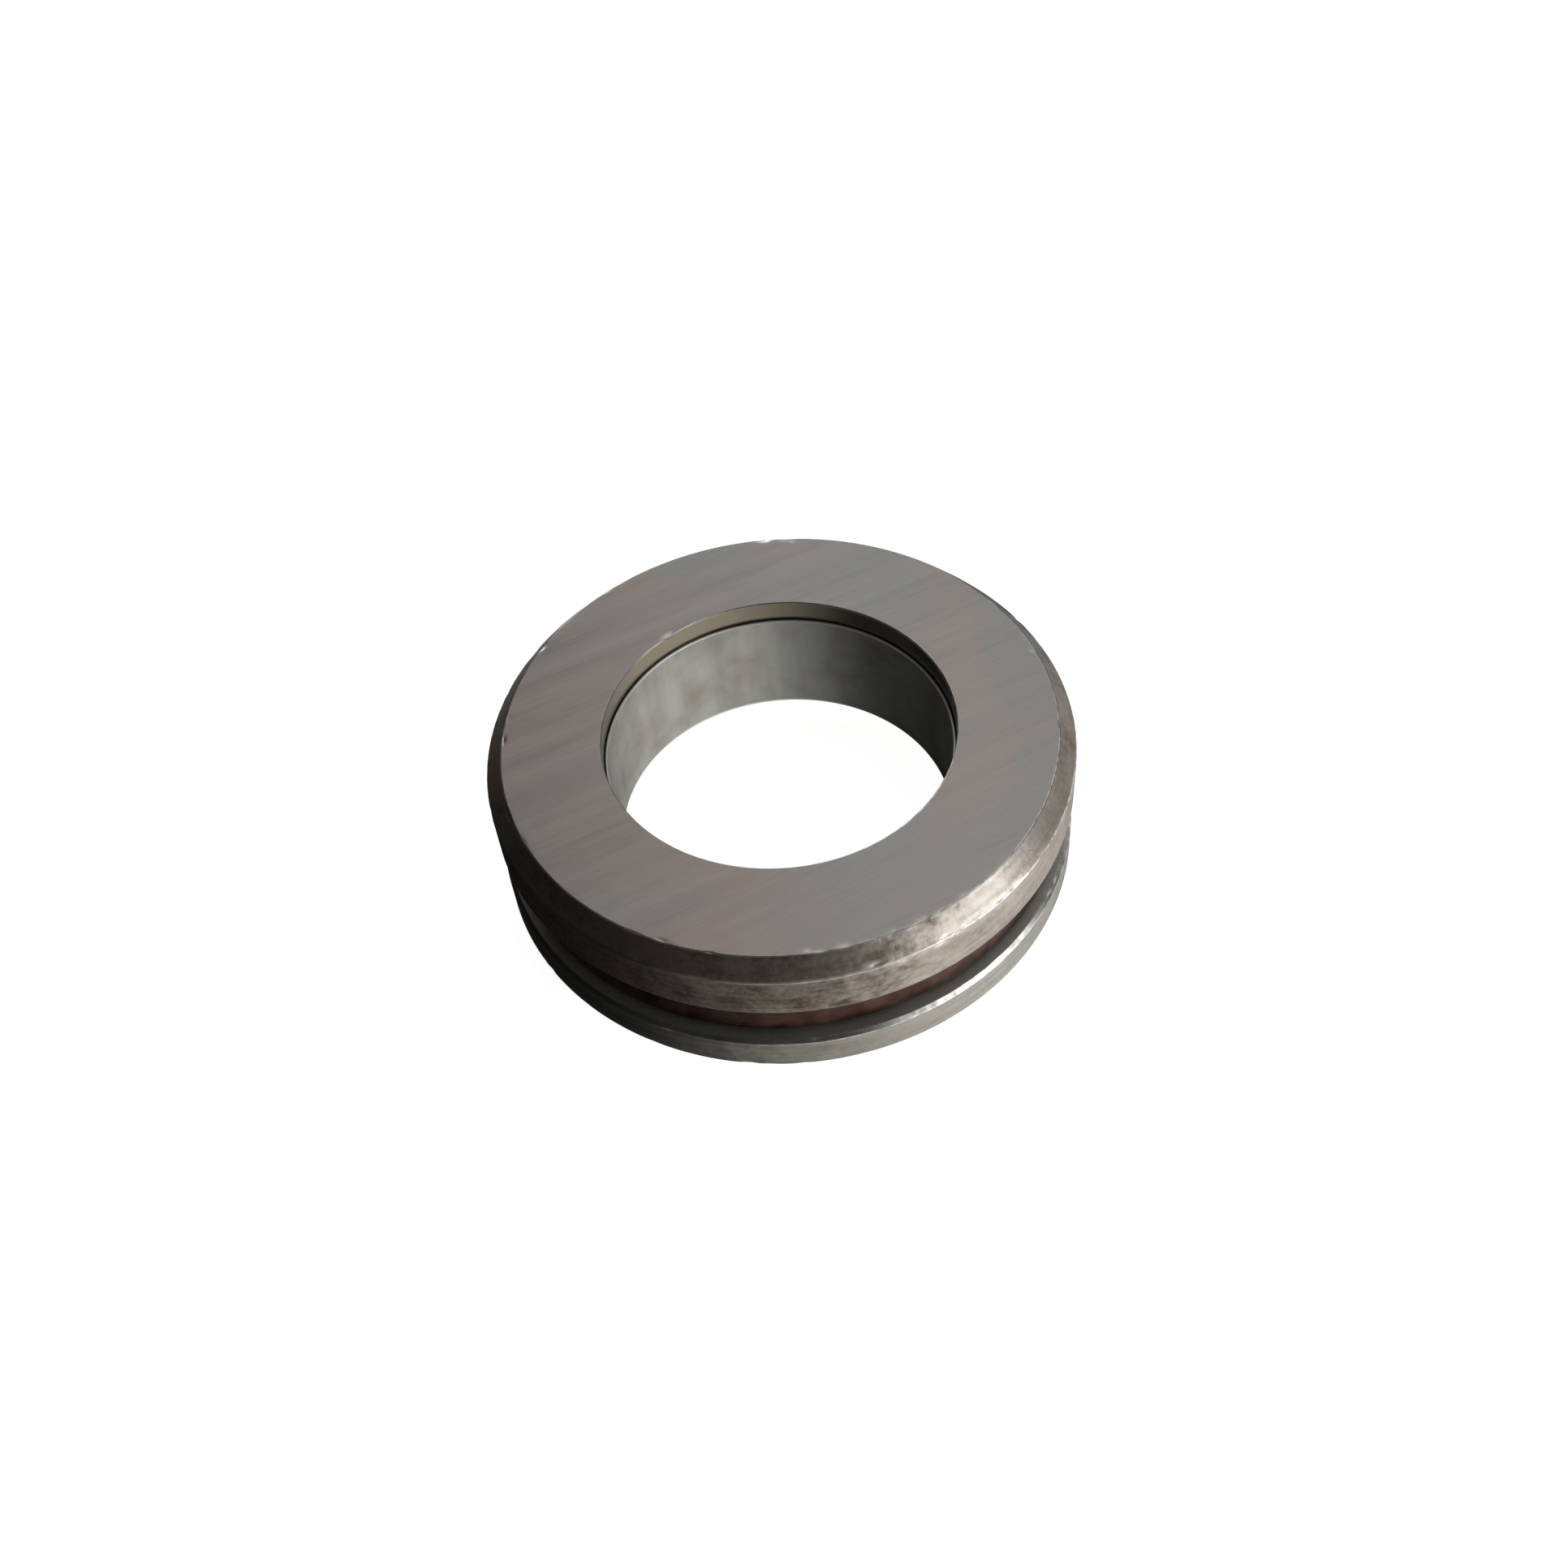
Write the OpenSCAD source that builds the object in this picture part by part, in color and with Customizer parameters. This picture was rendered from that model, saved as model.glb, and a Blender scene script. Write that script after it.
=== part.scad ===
// Single-direction thrust ball bearing with a caged ball set and a locating sleeve.
// It stands on its lower washer: axis along +Z, origin at the centre of the bottom face.

/* [Washers] */
// Outside diameter of both washers
outer_d = 68; // [67:0.5:72]
// Height over both washers
height = 19; // [18.4:0.1:22]
// Thickness of the lower washer
lower_thick = 5.6; // [4.8:0.1:6]
// Radial width of the chamfer round the top face
rim_chamfer_w = 2; // [0.5:0.1:2.5]
// Height of the chamfer round the top face
rim_chamfer_h = 2.25; // [0.5:0.05:3]
// Chamfer round the bottom face
base_chamfer = 1.3; // [0.3:0.1:2]
// Chamfer at the lower end of the lower washer's bore
seat_chamfer = 2.3; // [1.8:0.1:2.6]
// Broken edge on the rims that face the ball gap
gap_chamfer = 0.45; // [0.1:0.05:1]
// Broken edge at both ends of the upper washer's bore
bore_break = 0.12; // [0.05:0.01:0.3]

/* [Sleeve] */
// Bore of the sleeve, which slides over the shaft
bore_d = 40; // [39:0.1:40.4]
// Wall of the sleeve
sleeve_wall = 0.35; // [0.25:0.05:0.5]
// Radial clearance between the sleeve and the upper washer, which turns round it
sleeve_clear = 0.08; // [0.02:0.01:0.1]
// Distance from the top face down to the sleeve's rim
sleeve_drop = 2.7; // [0.5:0.1:6]
// Height of the flare that holds the sleeve in the lower washer
flare_h = 1.3; // [0.6:0.1:1.4]

/* [Balls] */
// Diameter of each ball
ball_d = 8.731; // [8:0.001:8.85]
// Number of balls
ball_count = 16; // [12:1:16]
// Diameter of the circle through the ball centres
pitch_d = 54; // [53.8:0.1:54.2]
// Depth of the groove in each washer
groove_depth = 1.7; // [1.3:0.1:1.8]
// Clearance between a ball and each groove
ball_clear = 0.02; // [0.01:0.01:0.05]
// Groove radius as a multiple of the ball's diameter
groove_ratio = 0.54; // [0.52:0.01:0.56]

/* [Cage] */
// Sheet thickness of the cage's two rims
cage_rim = 0.8; // [0.7:0.05:0.9]
// Sheet thickness of the cage's plate
cage_plate = 0.9; // [0.6:0.1:1]
// Clearance between a ball and its pocket
pocket_clear = 0.2; // [0.1:0.05:0.25]
// Radial gap between the balls and the cage's rims
rim_gap = 0.33; // [0.28:0.01:0.5]
// Distance from the cage's underside to the lower washer
cage_lift = 0.7; // [0.4:0.1:0.8]
// Distance from the cage's top to the upper washer
cage_drop = 0.75; // [0.5:0.05:0.85]
// Outer radius of the cage's bends
cage_bend = 0.7; // [0.3:0.1:0.8]

/* [Hidden] */
$fn = 96;
ball_names = [for (i = [1 : ball_count]) str("ball_", i < 10 ? "0" : "", i)];

outer_r = outer_d / 2;
pitch_r = pitch_d / 2;
ball_r = ball_d / 2;
groove_r = groove_ratio * ball_d;

sleeve_in_r = bore_d / 2;
sleeve_out_r = sleeve_in_r + sleeve_wall;
upper_bore_r = sleeve_out_r + sleeve_clear;

// Levels, from the bottom up
lower_groove_z = lower_thick - groove_depth;
ball_z = lower_groove_z + ball_clear + ball_r;
upper_groove_z = ball_z + ball_r + ball_clear;
upper_under_z = upper_groove_z - groove_depth;
sleeve_rim_z = height - sleeve_drop;

cage_out_r = pitch_r + ball_r + rim_gap + cage_rim;
cage_in_r = pitch_r - ball_r - rim_gap - cage_rim;
cage_low_z = lower_thick + cage_lift;
cage_top_z = upper_under_z - cage_drop;
bend_steps = 4;

ground_steel = [0.52, 0.50, 0.48];
sleeve_steel = [0.58, 0.59, 0.57];
oiled_steel = [0.20, 0.16, 0.14];
ball_steel = [0.75, 0.76, 0.78];

// Section of the upper washer, without its groove
module upper_section() {
    polygon([
        [upper_bore_r, upper_under_z + bore_break],
        [upper_bore_r + bore_break, upper_under_z],
        [outer_r - gap_chamfer, upper_under_z],
        [outer_r, upper_under_z + gap_chamfer],
        [outer_r, height - rim_chamfer_h],
        [outer_r - rim_chamfer_w, height],
        [upper_bore_r + bore_break, height],
        [upper_bore_r, height - bore_break]
    ]);
}

// Section of the lower washer, without its groove
module lower_section() {
    polygon([
        [sleeve_out_r, seat_chamfer],
        [sleeve_out_r + seat_chamfer, 0],
        [outer_r - base_chamfer, 0],
        [outer_r, base_chamfer],
        [outer_r, lower_thick - gap_chamfer],
        [outer_r - gap_chamfer, lower_thick],
        [sleeve_out_r, lower_thick]
    ]);
}

// Thick washer that the load rests on; its lower face carries a ball groove
module upper_washer() {
    color(ground_steel)
    rotate_extrude()
    difference() {
        upper_section();
        translate([pitch_r, upper_groove_z - groove_r])
        circle(r = groove_r);
    }
}

// Washer that the bearing stands on; its upper face carries a ball groove
module lower_washer() {
    color(ground_steel)
    rotate_extrude()
    difference() {
        lower_section();
        translate([pitch_r, lower_groove_z + groove_r])
        circle(r = groove_r);
    }
}

// Thin tube pressed into the lower washer and flared against its chamfer;
// it slides on the shaft and centres the upper washer
module sleeve() {
    wall_skew = sleeve_wall * tan(22.5);
    wall_leg = sleeve_wall * sin(45);
    rim_break = sleeve_wall / 4;
    color(sleeve_steel)
    rotate_extrude()
    polygon([
        [sleeve_in_r, seat_chamfer - wall_skew],
        [sleeve_out_r + flare_h - wall_leg, seat_chamfer - flare_h - wall_leg],
        [sleeve_out_r + flare_h, seat_chamfer - flare_h],
        [sleeve_out_r, seat_chamfer],
        [sleeve_out_r, sleeve_rim_z - rim_break],
        [sleeve_out_r - rim_break, sleeve_rim_z],
        [sleeve_in_r + rim_break, sleeve_rim_z],
        [sleeve_in_r, sleeve_rim_z - rim_break]
    ]);
}

// Points of a rounded corner about a centre, from one angle to another
function bend(centre, from, to) =
    [for (i = [0 : bend_steps])
        let (a = from + (to - from) * i / bend_steps)
        centre + cage_bend * [cos(a), sin(a)]];

// Section of the cage: a channel of pressed sheet, open downwards
module cage_section() {
    polygon(concat(
        [[cage_in_r, cage_low_z], [cage_in_r + cage_rim, cage_low_z]],
        [[cage_in_r + cage_rim, cage_top_z - cage_plate]],
        [[cage_out_r - cage_rim, cage_top_z - cage_plate]],
        [[cage_out_r - cage_rim, cage_low_z], [cage_out_r, cage_low_z]],
        bend([cage_out_r - cage_bend, cage_top_z - cage_bend], 0, 90),
        bend([cage_in_r + cage_bend, cage_top_z - cage_bend], 90, 180)
    ));
}

// Places its children at the centre of ball number i, turned to face outwards
module at_ball(i) {
    rotate([0, 0, (i - 1) * 360 / ball_count])
    translate([pitch_r, 0, ball_z])
    children();
}

// Pressed cage that keeps the balls apart
module cage() {
    color(oiled_steel)
    difference() {
        rotate_extrude()
        cage_section();
        for (i = [1 : ball_count])
            at_ball(i)
            sphere(r = ball_r + pocket_clear);
    }
}

// One ball of the set
module ball(i) {
    color(ball_steel)
    at_ball(i)
    sphere(r = ball_r);
}

lower_washer();
upper_washer();
sleeve();
cage();
for (i = [1 : ball_count])
    ball(i);
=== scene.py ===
"""Looks of a caged thrust ball bearing: two steel washers, a thin sleeve, a cage and its balls.

Lengths are in metres, in the frame's own axes: the bearing axis is +Z and it stands on z = 0.
An angle round the axis is measured from +X towards +Y.
"""

import math

import bpy
import numpy as np
from mathutils import Matrix, Vector


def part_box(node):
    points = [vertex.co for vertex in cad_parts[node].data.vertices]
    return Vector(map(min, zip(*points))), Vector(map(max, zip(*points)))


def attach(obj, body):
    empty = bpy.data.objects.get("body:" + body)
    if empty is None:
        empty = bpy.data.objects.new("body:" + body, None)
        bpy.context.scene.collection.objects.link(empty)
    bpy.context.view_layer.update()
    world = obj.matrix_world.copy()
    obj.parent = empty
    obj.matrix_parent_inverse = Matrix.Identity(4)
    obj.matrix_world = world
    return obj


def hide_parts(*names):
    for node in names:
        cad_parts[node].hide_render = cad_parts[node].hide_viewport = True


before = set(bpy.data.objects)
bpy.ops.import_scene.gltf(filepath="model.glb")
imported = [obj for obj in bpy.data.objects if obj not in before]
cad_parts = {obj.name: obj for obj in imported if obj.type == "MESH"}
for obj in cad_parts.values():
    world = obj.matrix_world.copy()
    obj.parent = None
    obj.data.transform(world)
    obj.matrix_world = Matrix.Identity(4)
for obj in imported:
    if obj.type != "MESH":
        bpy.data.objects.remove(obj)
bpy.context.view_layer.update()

MM = 0.001

# ---------------------------------------------------------------- sizes from the frame


def bore_radius(node):
    """Smallest distance of a node's mesh from the bearing axis."""
    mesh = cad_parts[node].data
    points = np.empty(len(mesh.vertices) * 3)
    mesh.vertices.foreach_get("co", points)
    x, y, _ = points.reshape(-1, 3).T
    return float(np.hypot(x, y).min())


upper_low, upper_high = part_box("upper_washer")
_, lower_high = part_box("lower_washer")
_, sleeve_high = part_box("sleeve")
ball_low, ball_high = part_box("ball_01")

RIM_R = upper_high.x
PITCH_R = (ball_low.x + ball_high.x) / 2
BALL_R = (ball_high.x - ball_low.x) / 2
BALL_Z = (ball_low.z + ball_high.z) / 2
UPPER_BORE_R = bore_radius("upper_washer")
LOWER_BORE_R = bore_radius("lower_washer")
SLEEVE_IN_R = bore_radius("sleeve")
SLEEVE_WALL = LOWER_BORE_R - SLEEVE_IN_R

# cut into the washers and the sleeve, as on their solids
RIM_CHAMFER_W = 2.0 * MM
RIM_CHAMFER_H = 2.25 * MM
BASE_CHAMFER = 1.3 * MM
SEAT_CHAMFER = 2.3 * MM
GAP_CHAMFER = 0.45 * MM
BORE_BREAK = 0.12 * MM
FLARE_H = 1.3 * MM
FLARE_ANGLE = math.radians(45)
GROOVE_DEPTH = 1.7 * MM
GROOVE_R = 0.54 * 2 * BALL_R
# how far each groove stays clear of the balls
BALL_PLAY = 0.02 * MM

# ---------------------------------------------------------------- camera

LENS_MM = 42.1
SENSOR_MM = 36.0
VIEW_ELEVATION = math.radians(49.32)
VIEW_ROLL = math.radians(-5.70)
VIEW_DISTANCE = 6.607 * RIM_R
# where the centre of the base lies from the middle of the view
BASE_RIGHT = 0.0168 * RIM_R
BASE_UP = -0.1697 * RIM_R


def put_in_scene(name, data):
    """New object in the scene, made of this data."""
    item = bpy.data.objects.new(name, data)
    bpy.context.scene.collection.objects.link(item)
    return item


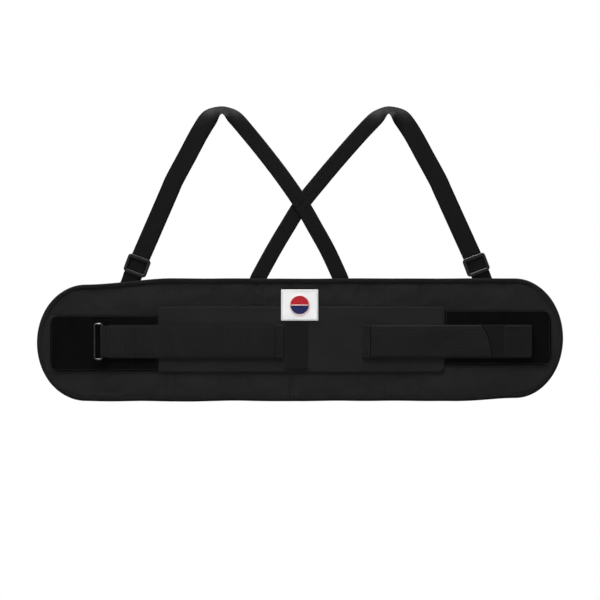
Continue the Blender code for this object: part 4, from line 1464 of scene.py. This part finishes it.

○ ○ ○ ○ ○ ○ ○

» TASK INSTRUCTIONS
Nothing beyond the lines starting at the line containing "ball of the set" and ending at the line containing "bpy.context.scene.collection.objects.link(empty)" is to be reproduced; reproduce those lines exactly, both ends included.

» IN RESPONSE
// One ball of the set
module ball(i) {
    color(ball_steel)
    at_ball(i)
    sphere(r = ball_r);
}

lower_washer();
upper_washer();
sleeve();
cage();
for (i = [1 : ball_count])
    ball(i);
=== scene.py ===
"""Looks of a caged thrust ball bearing: two steel washers, a thin sleeve, a cage and its balls.

Lengths are in metres, in the frame's own axes: the bearing axis is +Z and it stands on z = 0.
An angle round the axis is measured from +X towards +Y.
"""

import math

import bpy
import numpy as np
from mathutils import Matrix, Vector


def part_box(node):
    points = [vertex.co for vertex in cad_parts[node].data.vertices]
    return Vector(map(min, zip(*points))), Vector(map(max, zip(*points)))


def attach(obj, body):
    empty = bpy.data.objects.get("body:" + body)
    if empty is None:
        empty = bpy.data.objects.new("body:" + body, None)
        bpy.context.scene.collection.objects.link(empty)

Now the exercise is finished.